:: Available data ::
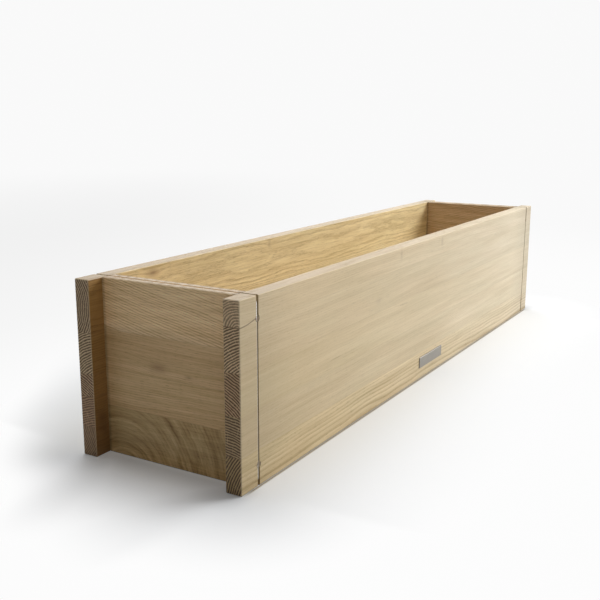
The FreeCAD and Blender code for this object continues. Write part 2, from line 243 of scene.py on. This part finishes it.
class Oak:
    """The oak of one stave.

    axes: which of x, y, z runs along the grain, up the stave and through its thickness. They
    are u, a and b here, in mm. pith: where the tree's centre line is on the last two. kind:
    "side" for what runs the length of the box, "panel" for what lies between the side boards,
    or "plain". LOOK explains the rest.
    """

    def __init__(self, name, axes, pith, kind="plain", **look):
        self.look = SimpleNamespace(**{**LOOK, **look})
        self.pith, self.kind = pith, kind
        self.material, self.tree, self.shader, place, facing = new_material(name)
        self.u, self.a, self.b = (place["xyz".index(axis)] for axis in axes)
        self.above_ground, self.facing_up = place[2], facing[2]
        along, upright, outward = (abs(facing["xyz".index(axis)]) for axis in axes)
        self.end_on = ramp(along, 0.55, 0.9)
        self.rim_on = ramp(upright, 0.75, 0.95)
        squarest = larger(larger(along, upright), outward)
        self.chamfer = fall(squarest, 0.75, 0.95) * (1.0 - self.end_on)
        self.grow_rings()
        self.grow_fibres()
        self.finish()

    def cells(self, along, up, through, detail=0.0, rough=0.5, seed_sign=1):
        """Noise in cells of these sizes, in mm, along the grain, up and through the stave."""
        along = self.u / along + self.look.seed * seed_sign
        return noise(self.tree, along, self.a / up, self.b / through, detail, rough)

    def knot_field(self, at, up, length, height):
        """1 at the middle of a knot, and less away from it."""
        far = ((self.u - at) / length) ** 2.0 + ((self.a - up) / height) ** 2.0
        return (far * -1.0).math("EXPONENT")

    def grow_rings(self):
        """Rings round the pith, which wanders along the grain. They swerve round knots.

        1.5, 7.5, 3.3 and 9.3 only pick different slices of the noise.
        """
        tree, look, u, a, b = self.tree, self.look, self.u, self.a, self.b
        seed, ring = look.seed, look.ring
        drift_a = noise(tree, u / 210, seed, 1.5, detail=1.0) * 16 * look.wave
        drift_b = noise(tree, u / 240, seed, 7.5, detail=1.0) * 12 * look.wave
        across = a - self.pith[0] - u * look.lean[0] - drift_a
        through = b - self.pith[1] - u * look.lean[1] - drift_b
        swerve_mm, longer, higher = 5.0, 2.2, 2.6
        for at, up, length, height, strength in look.knots:
            swerve = self.knot_field(at, up, length * longer, height * higher)
            across = across + swerve * strength * swerve_mm
        ripple = noise(tree, u / 46, a / 9 + seed, b / 9, detail=1.0) * 2.4 * look.wave
        reach = (across * across + through * through) ** 0.5 + ripple

        uneven = noise(tree, reach / (ring * 4.5), seed, 3.3, detail=1.0) * 0.9
        season = (reach / ring + uneven).math("FRACT")
        self.early = ramp(season, 0.0, 0.12) * fall(season, 0.16, 0.66)
        self.sawn_early = ramp(season, 0.0, 0.15) * fall(season, 0.42, 0.86)
        vigour = noise(tree, reach / (ring * 2.1), seed, 9.3, detail=1.0)
        self.vigour = ramp(vigour, -0.22, 0.25, 0.25, 1.3)
        self.bands = noise(tree, reach / (ring * 1.7), u / 220 + seed, a / 50,
                           detail=3.0, rough=0.65)

        # rays: thin sheets from the pith outwards
        angle = math_node(tree, "ARCTAN2", across, through)
        self.rays = ramp(noise(tree, u / 16 + seed, angle * 95, reach / 11), 0.16, 0.26)

    def grow_fibres(self):
        """What runs along the grain. The vessels are dense in the spring wood."""
        look, u, a, b = self.look, self.u, self.a, self.b
        vessels = self.cells(9, 0.42, 0.42, detail=1.0, rough=0.4)
        self.pores = ramp(vessels + self.early * 0.10, 0.13, 0.24)
        self.fibres = self.cells(30 * look.reach_out, 1.2, 1.2, detail=2.0)
        self.streaks = noise(self.tree, u / 170 + look.seed, (a + u * look.slope) / 8, b / 8,
                             detail=3.0, rough=0.6)
        self.clouds = self.cells(300, 40, 40, detail=1.0)
        groups = self.cells(180, 25, 25, detail=1.0, seed_sign=-1)
        flecks = self.cells(75, 2.6, 2.6, detail=2.0, seed_sign=-1)
        self.flecks = ramp(flecks, 0.17, 0.27) * ramp(groups, -0.05, 0.15)

    def face_grain(self):
        tree, look = self.tree, self.look
        shown = (self.clouds * 0.9 + 0.75) * self.vigour * look.figure
        face = mix(tree, self.early * shown, FACE_LATE, FACE_EARLY)
        face = mix(tree, self.pores * (0.5 * look.pore), face, PORE)
        face = mix(tree, self.flecks * (0.40 * look.fleck), face, FLECK)
        face = mix(tree, self.rays * 0.10, face, RAY)
        hue = mix(tree, ramp(self.cells(110, 26, 26, seed_sign=-1), -0.2, 0.2), PINKISH, GREENISH)
        face = mix(tree, 0.15, face, times(tree, face, hue))
        light = self.fibres * (0.62 * look.fibre) + self.streaks * (0.30 * look.streak)
        light = light + self.clouds * (0.14 * look.streak) + self.bands * look.band + 1.0
        # dark wood is redder than light wood
        return times(tree, face, vector(tree, light ** 0.82, light, light ** 1.38))

    def end_grain(self):
        tree, look = self.tree, self.look
        end = mix(tree, self.sawn_early * (0.97 * look.end_figure), END_LATE, END_EARLY)
        end = mix(tree, self.pores * 0.6, end, END_PORE)
        end = mix(tree, self.rays * 0.45, end, RAY)
        blotch = noise(tree, self.a / 4 + look.seed, self.b / 4, 2.0, detail=2.0, rough=0.6)
        return times(tree, times(tree, end, grey(blotch * 0.9 + 1.0)), look.end_tone)

    def add_knots(self, face):
        for at, up, length, height, strength in self.look.knots:
            halo = self.knot_field(at, up, length, height)
            ragged = halo + self.fibres * 0.8 + self.streaks * 0.4
            face = mix(self.tree, ramp(ragged, 0.1, 1.0) * 0.5 * strength, face, HALO)
            face = mix(self.tree, ramp(ragged, 0.85, 1.15) * 0.5 * strength, face, KNOT)
        return face

    def add_tone(self, face):
        """Tints faces and rims, which change from -X to +X: painted light, partly wood tone on
        the faces.
        """
        tree, look = self.tree, self.look
        tint = look.tone
        if look.far_tone:
            tint = mix(tree, ramp(self.u, -BOARD_END, BOARD_END), look.tone, look.far_tone)
        rim = mix(tree, ramp(self.u, -BOARD_END, BOARD_END), *look.rim)
        return times(tree, face, mix(tree, self.rim_on, tint, rim))

    def add_shade(self, face):
        """Painted shade: corners of boards and panels, the boards' ends; and a fade's painted
        light and shade.
        """
        tree, u, a, b = self.tree, self.u, self.a, self.b
        # painted light and shade up the stave
        if self.look.fade:
            face = times(tree, face, grey(ramp(a, *self.look.fade)))
        if self.kind == "panel":
            # painted shade on the panels' faces next to the side boards
            shade_beside_boards = ramp(abs(u), INNER_FACE - 5, INNER_FACE, 1.0, 0.62)
            face = times(tree, face, grey(shade_beside_boards))
        if self.kind == "side":
            # painted shade, darker towards both ends of the side boards
            shade_towards_end = ramp(abs(u), BOARD_END - 120, BOARD_END - 5, 1.0, 0.84)
            face = times(tree, face, grey(shade_towards_end))
            # painted shade on the boards' inner faces past the panels
            past_panel = ramp(abs(u), PANEL_OUTSIDE - 1.0, PANEL_OUTSIDE + 1.0)
            past_panel = past_panel * fall(abs(b), INNER_FACE, INNER_FACE + 1.5)
            past_panel = past_panel * ramp(u, -1.0, 1.0, 1.0, 0.3)
            shade = mix(tree, ramp(a, 10, CORNER_TOP), CORNER_LOW, CORNER_HIGH)
            face = mix(tree, past_panel, face, times(tree, face, shade))
        return face

    def add_edge_wear_light_and_shade(self, colour):
        """Painted shade along the foot and on the lower chamfers; a painted highlight, some wear,
        on upper ones.
        """
        tree, up = self.tree, self.facing_up
        if self.kind == "side":
            # painted contact shadow along the foot of the side boards
            foot = fall(self.above_ground, 0.3, 1.2) * (1.0 - self.end_on) * ramp(up, -0.5, -0.2)
            colour = mix(tree, foot * 0.35, colour, UNDERSIDE_SHADE)
        # painted highlight on the upward chamfers, the lower ones in painted shade
        colour = mix(tree, self.chamfer * ramp(up, -0.5, 0.1) * 0.4, colour, EDGE_WEAR_AND_HIGHLIGHT)
        return mix(tree, self.chamfer * fall(up, -0.5, -0.2) * 0.8, colour, UNDERSIDE_SHADE)

    def add_joints(self, colour):
        """The dark lines of the joints with the next staves, and cracks along the grain."""
        tree, look, u, a = self.tree, self.look, self.u, self.a
        if look.edges:
            lower, upper = (fall(abs(a - edge), 0.12, 0.55) for edge in look.edges)
            colour = mix(tree, larger(lower, upper) * look.seam_dark, colour, SEAM)
        tip = 6       # mm over which a crack closes at its ends
        for up, low, high, bend in look.splits:
            gone = larger((u - low) / (high - low), 0.0)
            gap = fall(abs(a - up - gone * gone * bend), 0.3, 1.0)
            gap = gap * ramp(u, low - tip, low) * fall(u, high, high + tip)
            colour = mix(tree, gap * 0.75, colour, SEAM)
        return colour

    def finish(self):
        """Puts the colour, roughness and relief on the shader."""
        tree, shader = self.tree, self.shader
        face = self.add_tone(self.add_knots(self.face_grain()))
        end = self.end_grain()
        if self.kind == "side":
            # only the boards' own ends are rough: inside, end grain was planed
            rough = ramp(abs(self.u), BOARD_END - 1.2, BOARD_END - 0.4)
            end = mix(tree, rough, times(tree, face, PLANED_END), end)
        colour = mix(tree, self.end_on, self.add_shade(face), end)
        put(tree, shader.inputs["Base Color"], self.add_joints(self.add_edge_wear_light_and_shade(colour)))
        roughness = self.early * 0.08 + self.pores * 0.12 + self.fibres * 0.25 + 0.54
        put(tree, shader.inputs["Roughness"], roughness + self.end_on * 0.2)
        shader.inputs["Specular IOR Level"].default_value = 0.45
        relief = self.fibres * 0.5 - self.pores * 0.9 - self.early * 0.3
        bump(tree, shader, relief, depth_mm=0.12, strength=0.6)


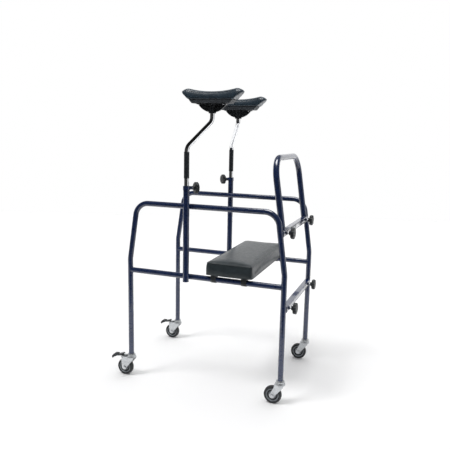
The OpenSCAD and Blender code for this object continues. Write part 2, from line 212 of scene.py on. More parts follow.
def vinyl(name, hexcode, low, high, sheen, coat, specular=0.5):
    """Upholstery vinyl with pores, painted shade darkening the creases between them, and a roughness from low
    to high.
    """
    base = srgb(hexcode)
    m = Mat(name, Metallic=0.0, IOR=1.52, Sheen_Weight=sheen, Sheen_Roughness=0.45, Coat_Weight=coat,
            Coat_Roughness=0.22, Specular_IOR_Level=specular)
    grain_and_crease_shade = m.cells(620)
    tone = m.mix(m.span(m.noise(26, 4), 0.35, 0.68, 0, 1), shade(base, 0.84), shade(base, 1.18))
    # The creases between the pores are darkened in the colour: painted shade
    m.colour(m.mix(m.span(grain_and_crease_shade, 0.0, 0.09, 0.35, 0.0), tone, shade(base, 0.55)))
    m.rough(m.span(m.noise(75, 4), 0.3, 0.7, low, high))
    return m.bump([
        (m.noise(55, 3), 0.12, 0.0010),
        (m.span(grain_and_crease_shade, 0.0, 0.16, 0, 1), 0.22, 0.00025),
        (m.noise(2600, 2), 0.10, 0.0001),
    ]).mat


def plywood():
    """Stained edge of plywood."""
    m = Mat("plywood", Metallic=0.0, IOR=1.45)
    grain = m.noise(16, 6, 0.6, stretch=(9, 1, 9), distortion=0.5)
    m.colour(m.ramp(grain, [(0.3, srgb("1d1a18")), (0.5, srgb("2c2723")), (0.75, srgb("3b342d"))]))
    m.rough(m.span(grain, 0.3, 0.7, 0.5, 0.7))
    return m.bump([(grain, 0.3, 0.0005)]).mat


def rubber_tyre():
    """Grey-black rubber with scuffed, dusty patches."""
    base = srgb("2b2d30")
    m = Mat("tyre", Metallic=0.0, IOR=1.5)
    clean = m.mix(m.span(m.noise(50, 3), 0.35, 0.7, 0, 1), shade(base, 0.8), shade(base, 1.15))
    m.colour(m.mix(m.span(m.noise(140, 5, 0.7), 0.5, 0.75, 0, 0.35), clean, (0.20, 0.19, 0.175, 1)))
    m.rough(m.span(m.noise(110, 3), 0.3, 0.7, 0.45, 0.7))
    return m.bump([(m.noise(1300, 3), 0.3, 0.0004)]).mat


MATS = {
    "navy_paint": paint(),
    "chrome": chrome(),
    "zinc": zinc(),
    "black_plastic": plastic("black_plastic", "2a2d31", low=0.34, high=0.52),
    "sleeve_black": plastic("sleeve_black", "2a2f33", low=0.36, high=0.5, dust=0.12, grain=1100),
    "pad_vinyl": vinyl("pad_vinyl", "33424e", low=0.30, high=0.42, sheen=0.02, coat=0.3),
    "seat_vinyl": vinyl("seat_vinyl", "31393d", low=0.28, high=0.40, sheen=0.12, coat=0.0, specular=0.45),
    "plywood": plywood(),
    "wheel_grey": plastic("wheel_grey", "8b9196", low=0.38, high=0.55, dust=0.3, grain=1200),
    "tyre": rubber_tyre(),
}
slot_of = {s["node"]: s["material_slot"] for s in frame["record"]["subparts"]}
joints = {j["name"]: j for j in frame["record"]["behaviour"]["joints"]}
for name, obj in nodes.items():
    obj.data.materials.clear()
    obj.data.materials.append(MATS[slot_of[name]])


def soften(obj, width):
    """Rounded edges on a CAD part: its faces are joined first, so that the bevel finds their shared edges."""
    join_gap, sharp_angle = 0.00001, 35
    weld = obj.modifiers.new("join", "WELD")
    weld.merge_threshold = join_gap
    bevel = obj.modifiers.new("edges", "BEVEL")
    bevel.width, bevel.segments = width, 2
    bevel.limit_method, bevel.angle_limit = "ANGLE", math.radians(sharp_angle)
    bevel.harden_normals = True


def wrapped_board():
    """Dull grey vinyl wrapped round the base boards of the armpit pads."""
    m = Mat("board_wrap", Metallic=0.0, IOR=1.48)
    base = srgb("484c51")
    tone = m.mix(m.span(m.noise(30, 4), 0.35, 0.7, 0, 1), shade(base, 0.8), shade(base, 1.2))
    # The creases between the grain cells are darkened in the colour: painted shade
    m.colour(m.mix(m.span(m.cells(900), 0.0, 0.1, 0.3, 0.0), tone, shade(base, 0.6)))
    m.rough(m.span(m.noise(90, 3), 0.3, 0.7, 0.45, 0.6))
    return m.bump([(m.noise(60, 3), 0.2, 0.0008), (m.noise(1500, 2), 0.2, 0.0002)]).mat


wrap = wrapped_board()
for side in "lr":
    nodes["pad_base_" + side].data.materials[0] = wrap

# Edge radius of each CAD part whose name starts this way
EDGE_RADII = {"fork_": 0.0008, "seat_clips": 0.0012, "pad_bracket_": 0.0012, "pad_base_": 0.0025,
              "cross_upper": 0.0016, "cross_lower": 0.0016, "castor_races": 0.0006, "knob_": 0.0012,
              "seat_board": 0.0015}
for name, obj in nodes.items():
    for start, width in EDGE_RADII.items():
        if name.startswith(start):
            soften(obj, width)

# ---------------------------------------------------------------- soft pieces


def mesh_object(name, verts, faces, slot):
    """Smooth-shaded piece in a material slot, with its faces turned outwards."""
    me = bpy.data.meshes.new(name)
    me.from_pydata([tuple(v) for v in verts], [], faces)
    me.validate()
    bm = bmesh.new()
    bm.from_mesh(me)
    bmesh.ops.recalc_face_normals(bm, faces=bm.faces)
    bm.to_mesh(me)
    bm.free()
    for p in me.polygons:
        p.use_smooth = True
    obj = bpy.data.objects.new(name, me)
    scene.collection.objects.link(obj)
    me.materials.append(MATS[slot])
    return obj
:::
• Directions
Give back the opening line of the records above and every line after it, up to and including the one with "swerve round knots.", unchanged.

• The reply
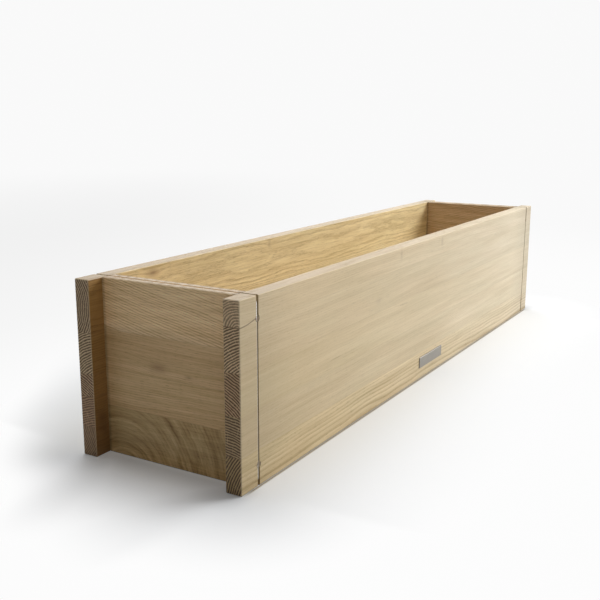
The FreeCAD and Blender code for this object continues. Write part 2, from line 243 of scene.py on. This part finishes it.
class Oak:
    """The oak of one stave.

    axes: which of x, y, z runs along the grain, up the stave and through its thickness. They
    are u, a and b here, in mm. pith: where the tree's centre line is on the last two. kind:
    "side" for what runs the length of the box, "panel" for what lies between the side boards,
    or "plain". LOOK explains the rest.
    """

    def __init__(self, name, axes, pith, kind="plain", **look):
        self.look = SimpleNamespace(**{**LOOK, **look})
        self.pith, self.kind = pith, kind
        self.material, self.tree, self.shader, place, facing = new_material(name)
        self.u, self.a, self.b = (place["xyz".index(axis)] for axis in axes)
        self.above_ground, self.facing_up = place[2], facing[2]
        along, upright, outward = (abs(facing["xyz".index(axis)]) for axis in axes)
        self.end_on = ramp(along, 0.55, 0.9)
        self.rim_on = ramp(upright, 0.75, 0.95)
        squarest = larger(larger(along, upright), outward)
        self.chamfer = fall(squarest, 0.75, 0.95) * (1.0 - self.end_on)
        self.grow_rings()
        self.grow_fibres()
        self.finish()

    def cells(self, along, up, through, detail=0.0, rough=0.5, seed_sign=1):
        """Noise in cells of these sizes, in mm, along the grain, up and through the stave."""
        along = self.u / along + self.look.seed * seed_sign
        return noise(self.tree, along, self.a / up, self.b / through, detail, rough)

    def knot_field(self, at, up, length, height):
        """1 at the middle of a knot, and less away from it."""
        far = ((self.u - at) / length) ** 2.0 + ((self.a - up) / height) ** 2.0
        return (far * -1.0).math("EXPONENT")

    def grow_rings(self):
        """Rings round the pith, which wanders along the grain. They swerve round knots.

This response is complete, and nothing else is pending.